## Stated task
From the line with "front_shell();" to the line with "if obj.type not", both lines included, set down exactly those lines, please, and no others.

## Dataset content
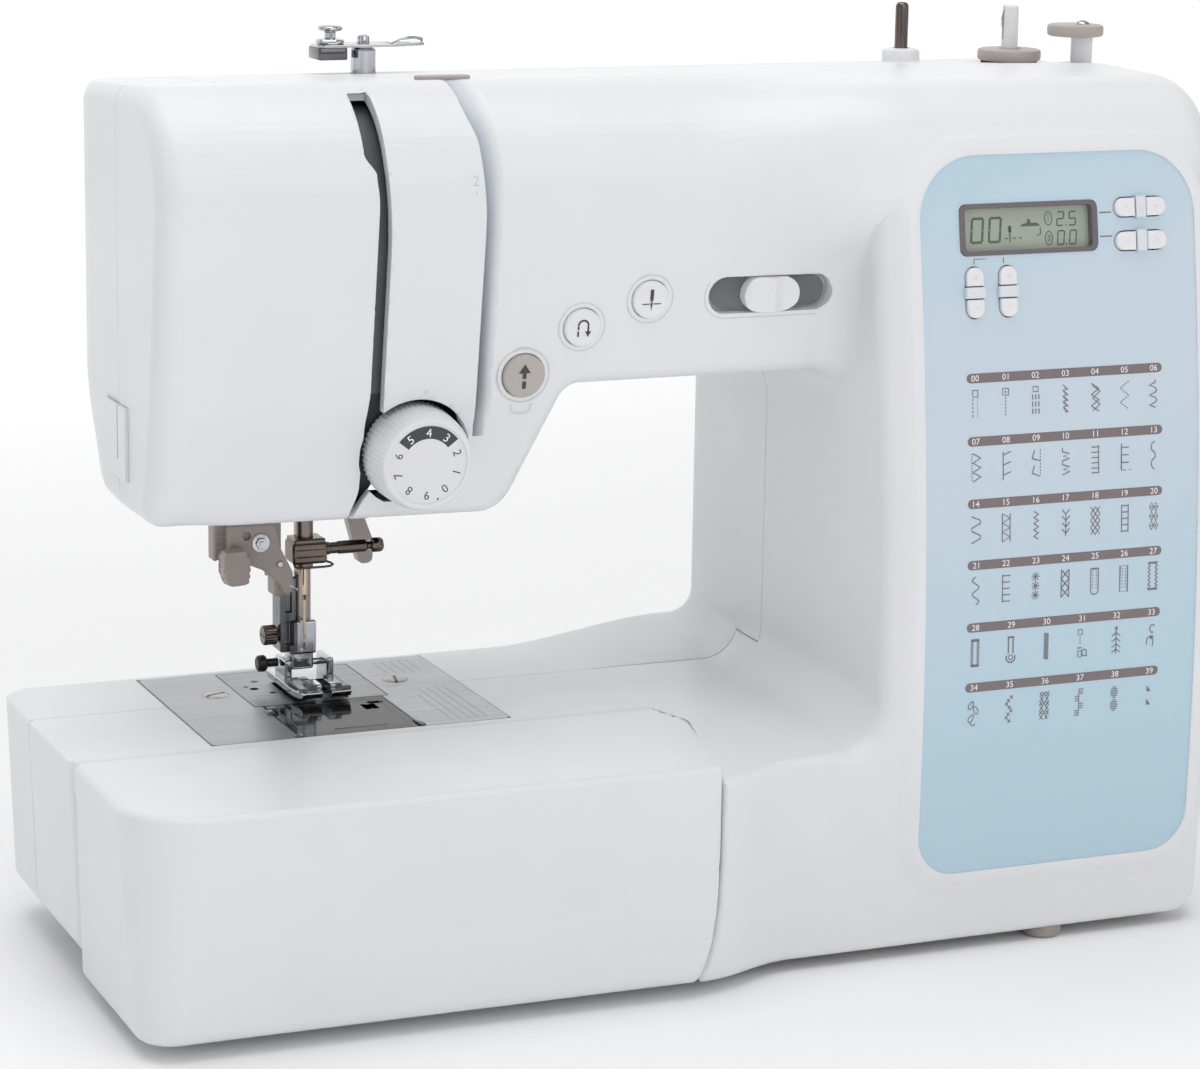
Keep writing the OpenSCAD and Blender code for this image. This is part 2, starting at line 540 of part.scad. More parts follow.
module lifter_lever() place() color("rosybrown") difference() {
  union() {
    cyly(37, 42.5, 12, 90, 6.5);
    ey(37.5, 42) polygon(rpoly([[6.5,90,0], [15,95,1], [22,84,4], [27,60,8], [32,47,3], [32,38.5,2], [27,38,2], [21,60,8]], 3));
  }
  cyly(30, 50, 12, 90, 3+run);
}
module thread_cutter() place() color("white") difference() {
  bx(-head_left-1.2, -head_left+2.6, -38, -14, 90, 114);
  bx(-head_left-2, -head_left+0.4, -30, -28.4, 96, 115);
}

// ---------- hook drive ----------
function gear(n, r0, r1) = [for (i=[0:n-1]) each [for (k=[[0,r0], [0.22,r0], [0.36,r1], [0.64,r1], [0.78,r0]])
    k[1]*[cos(360*(i+k[0])/n), sin(360*(i+k[0])/n)]]];
module lower_shaft() place() color("silver") {
  cylx(-12, 194, needle_y, -40, shaft_r);
  cylx(182, 192, needle_y, -40, 14);
  for (x=[181, 192]) cylx(x, x+1, needle_y, -40, 17);
  cylx(44, 56, needle_y+1.5, -40, 9);
  ex(-7, 7) translate([needle_y,-40]) polygon(gear(28, 11.9, 13.5));
}
module rotary_hook() place() color("silver") translate([0,-hook_y,0]) difference() {
  union() {
    translate([0,0,-62.5]) cylinder(h=40, r=shaft_r);
    translate([0,0,-47]) linear_extrude(14) polygon(gear(14, 5.2, 6.6));
    translate([0,0,-24]) cylinder(h=14.8, r=hook_r);
  }
  translate([0,0,-21.8]) cylinder(h=20, r=hook_r-1.6);
  translate([hook_r-4,-2,-14]) cube([8,10,2.4]);
}
module bobbin() place() color([0.85,0.88,0.9,0.5]) translate([0,-hook_y,-18.5]) rotate_extrude()
  polygon([[3,0], [bobbin_r,0], [bobbin_r,1.1], [5.5,1.1], [5.5,bobbin_h-1.1], [bobbin_r,bobbin_h-1.1], [bobbin_r,bobbin_h], [3,bobbin_h]]);
module feed_bar() place() color("darkgray") difference() {
  union() {
    for (s=[-1,1]) bx(s*14-4, s*14+4, 14, 24, -20, -12);
    bx(-18, 18, 15.5, 22.5, -22, -18);
    for (s=[-1,1]) cylz(-19, -5.4, s*5, 19, 1.5);
  }
  for (s=[-1,1]) cyly(10, 30, s*14, -16, 2+run);
}
module feed_dog() place() color("silver") difference() {
  union() {
    bx(-12, 12, 12.9, 26, -7.4, -4.6);
    for (s=[-1,1]) cylz(-11, -5, s*5, 19, 3);
    for (b=[[-9.4,-6,2], [6,9.4,2], [-2.2,2.2,13.5]]) ex(b[0], b[1])
      polygon(concat([[24,-4.9], [b[2],-4.9]], [for (y=[b[2]:1.6:23]) each [[y,-1.1], [y+1.2,-0.35]]], [[24,-1.1]]));
  }
  for (s=[-1,1]) cylz(-12, -3, s*5, 19, 1.5+run);
}

// ---------- top of the machine ----------
module top_thread_guide() place() color("silver") translate([23.6,25,0]) {
  translate([0,0,209]) cylinder(h=15, r=4.4);
  translate([0,0,224]) linear_extrude(1) polygon(rpoly([[-18,-6,3], [10,-6,3], [22,-2,1.5], [22,2,1.5], [10,6,3], [-18,6,3]]));
  translate([0,0,225]) cylinder(h=3, r=2.2);
  translate([-12,0,225]) { cylinder(h=1.2, r=5); translate([0,0,1.2]) cylinder(h=2.6, r=2); translate([0,0,3.8]) cylinder(h=2.6, r=4.4); }
}
module spool_pin() place() color("silver") translate([spool_p.x,spool_p.y,0]) {
  translate([0,0,150]) cylinder(h=68.7, r=2.2);
  translate([0,0,218.6]) cylinder(h=16.4, r=2.4);
  translate([0,0,235]) cylinder(h=1.2, r1=2.4, r2=1.3);
}
module winder_arm() place() color("gainsboro") difference() {
  bx(winder_p.x-14, winder_p.x+10, winder_p.y-9, winder_p.y+9, 191.4, 200);
  cylz(190, 205, winder_p.x, winder_p.y, 3+run);
}
module winder_shaft() place() color("white") translate([winder_p.x,winder_p.y,0]) {
  translate([0,0,191.5]) cylinder(h=29, r=3);
  translate([0,0,220]) cylinder(h=1.4, r=2.8);
  translate([0,0,221.3]) cylinder(h=14.2, r=3);
  translate([0,0,235.5]) cylinder(h=1, r1=3, r2=2.2);
  translate([0,0,201]) cylinder(h=2, r=5.5);
  translate([0,0,214.8]) cylinder(h=2, r=4.2);
  translate([0,0,216.6]) rotate_extrude() polygon([[0,0], [10.6,0], [11.5,0.8], [11.5,3.7], [11.1,4.2], [0,4.2]]);
}
module winder_stopper() place() color("rosybrown") translate([stopper_p.x,stopper_p.y,0]) difference() {
  union() {
    translate([0,0,208]) cylinder(h=18.9, r=3.9);
    translate([-2.9,0,226.8]) rotate_extrude() polygon([[0,0], [9.4,0], [10.1,0.7], [10.1,3.6], [9.7,4.1], [0,4.1]]);
    translate([0,0,230.8]) cylinder(h=1.5, r=2.7);
  }
  translate([-4,-0.4,231.5]) cube([8,0.8,2]);
}
module tension_discs() place() color("silver") {
  for (x=[27, 30.2]) translate([x,-52,150]) rotate([0,90,0]) difference() { cylinder(h=0.8, r=11); translate([0,0,-1]) cylinder(h=3, r=3); }
  cylx(24, 46, -52, 150, 3);
  cylx(31.4, 42, -52, 150, 6);
  bx(43, 46, -60, -50, 140, 160);
}
module power_inlet() place() color("dimgray") difference() {
  bx(body_right-18, body_right-0.2, 9, 35, -60, -32);
  bx(body_right-14, body_right+2, 12, 32, -46.5, -35.5);
  cylx(body_right-12, body_right+2, 22, -54, 3);
}
// rocker on a pivot 3.5 mm behind the side face
module power_switch() place() color("dimgray") {
  ey(15, 29) translate([body_right-3.5,-15]) polygon([[-1,-9], [3.2,-9.2], [3.8,0], [5.2,9.2], [-1,9]]);
  cyly(15, 29, body_right-3.5, -15, 3);
}

// ---------- flat-bed attachment ----------
module box_plan(t, back=0) polygon(rpoly([[-102+t,-50.2+back,0], [-102+t,-box_front+t,box_corner-t],
  [96.5-t,-box_front-2.1+t,4], [108.8-t,-68,4], [104.3-t,-53,0], [104.3-t,-50.2+back,0]], 8));
module accessory_box() place() color("white") difference() {
  ez(-75, -0.1) box_plan(0);
  ez(-75+box_wall, -0.1-box_wall) box_plan(box_wall, 5);
}

front_shell();
rear_shell();
face_cover();
base_plate();
rubber_feet();
control_panel();
lcd_window();
main_board();
needle_plate();
stitch_plate();
plate_screws();
bobbin_cover();
bobbin_case();
cast_frame();
drive_belts();
drive_motor();
top_thread_guide();
winder_stopper();
tension_discs();
thread_cutter();
power_inlet();
main_shaft();
handwheel();
connecting_link();
needle_bar_frame();
needle_bar();
needle_clamp();
clamp_screw();
needle();
needle_threader();
takeup_lever();
presser_bar();
foot_holder();
holder_screw();
presser_foot();
lifter_lever();
lower_shaft();
rotary_hook();
bobbin();
feed_bar();
feed_dog();
start_button();
reverse_button();
needle_button();
speed_slider();
tension_dial();
spool_pin();
winder_arm();
winder_shaft();
accessory_box();
motor_pulley();
length_minus();
length_plus();
width_minus();
width_plus();
tens_plus();
tens_minus();
units_plus();
units_minus();
power_switch();
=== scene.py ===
import bpy, math
import numpy as np
from mathutils import Vector, Matrix


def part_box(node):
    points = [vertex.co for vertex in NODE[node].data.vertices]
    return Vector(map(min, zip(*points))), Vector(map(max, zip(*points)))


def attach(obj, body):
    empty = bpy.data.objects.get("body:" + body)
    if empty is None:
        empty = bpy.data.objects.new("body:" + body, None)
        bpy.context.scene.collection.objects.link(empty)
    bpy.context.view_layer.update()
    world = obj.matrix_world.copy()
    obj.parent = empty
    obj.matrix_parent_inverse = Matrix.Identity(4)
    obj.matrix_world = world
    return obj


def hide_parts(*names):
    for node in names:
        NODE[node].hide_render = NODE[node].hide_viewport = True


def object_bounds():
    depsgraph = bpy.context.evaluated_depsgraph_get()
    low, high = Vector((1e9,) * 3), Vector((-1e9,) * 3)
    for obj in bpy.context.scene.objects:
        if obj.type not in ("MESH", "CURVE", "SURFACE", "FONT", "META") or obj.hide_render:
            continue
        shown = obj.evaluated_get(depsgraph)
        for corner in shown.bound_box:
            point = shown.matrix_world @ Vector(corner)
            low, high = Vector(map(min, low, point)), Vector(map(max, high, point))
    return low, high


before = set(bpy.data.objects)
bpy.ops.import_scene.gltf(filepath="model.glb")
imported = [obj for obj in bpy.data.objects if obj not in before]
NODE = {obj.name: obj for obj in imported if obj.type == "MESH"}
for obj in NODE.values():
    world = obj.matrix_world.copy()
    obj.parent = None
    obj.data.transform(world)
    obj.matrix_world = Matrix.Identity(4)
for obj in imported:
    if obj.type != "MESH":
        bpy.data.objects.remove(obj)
CAD_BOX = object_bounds()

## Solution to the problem
front_shell();
rear_shell();
face_cover();
base_plate();
rubber_feet();
control_panel();
lcd_window();
main_board();
needle_plate();
stitch_plate();
plate_screws();
bobbin_cover();
bobbin_case();
cast_frame();
drive_belts();
drive_motor();
top_thread_guide();
winder_stopper();
tension_discs();
thread_cutter();
power_inlet();
main_shaft();
handwheel();
connecting_link();
needle_bar_frame();
needle_bar();
needle_clamp();
clamp_screw();
needle();
needle_threader();
takeup_lever();
presser_bar();
foot_holder();
holder_screw();
presser_foot();
lifter_lever();
lower_shaft();
rotary_hook();
bobbin();
feed_bar();
feed_dog();
start_button();
reverse_button();
needle_button();
speed_slider();
tension_dial();
spool_pin();
winder_arm();
winder_shaft();
accessory_box();
motor_pulley();
length_minus();
length_plus();
width_minus();
width_plus();
tens_plus();
tens_minus();
units_plus();
units_minus();
power_switch();
=== scene.py ===
import bpy, math
import numpy as np
from mathutils import Vector, Matrix


def part_box(node):
    points = [vertex.co for vertex in NODE[node].data.vertices]
    return Vector(map(min, zip(*points))), Vector(map(max, zip(*points)))


def attach(obj, body):
    empty = bpy.data.objects.get("body:" + body)
    if empty is None:
        empty = bpy.data.objects.new("body:" + body, None)
        bpy.context.scene.collection.objects.link(empty)
    bpy.context.view_layer.update()
    world = obj.matrix_world.copy()
    obj.parent = empty
    obj.matrix_parent_inverse = Matrix.Identity(4)
    obj.matrix_world = world
    return obj


def hide_parts(*names):
    for node in names:
        NODE[node].hide_render = NODE[node].hide_viewport = True


def object_bounds():
    depsgraph = bpy.context.evaluated_depsgraph_get()
    low, high = Vector((1e9,) * 3), Vector((-1e9,) * 3)
    for obj in bpy.context.scene.objects:
        if obj.type not in ("MESH", "CURVE", "SURFACE", "FONT", "META") or obj.hide_render:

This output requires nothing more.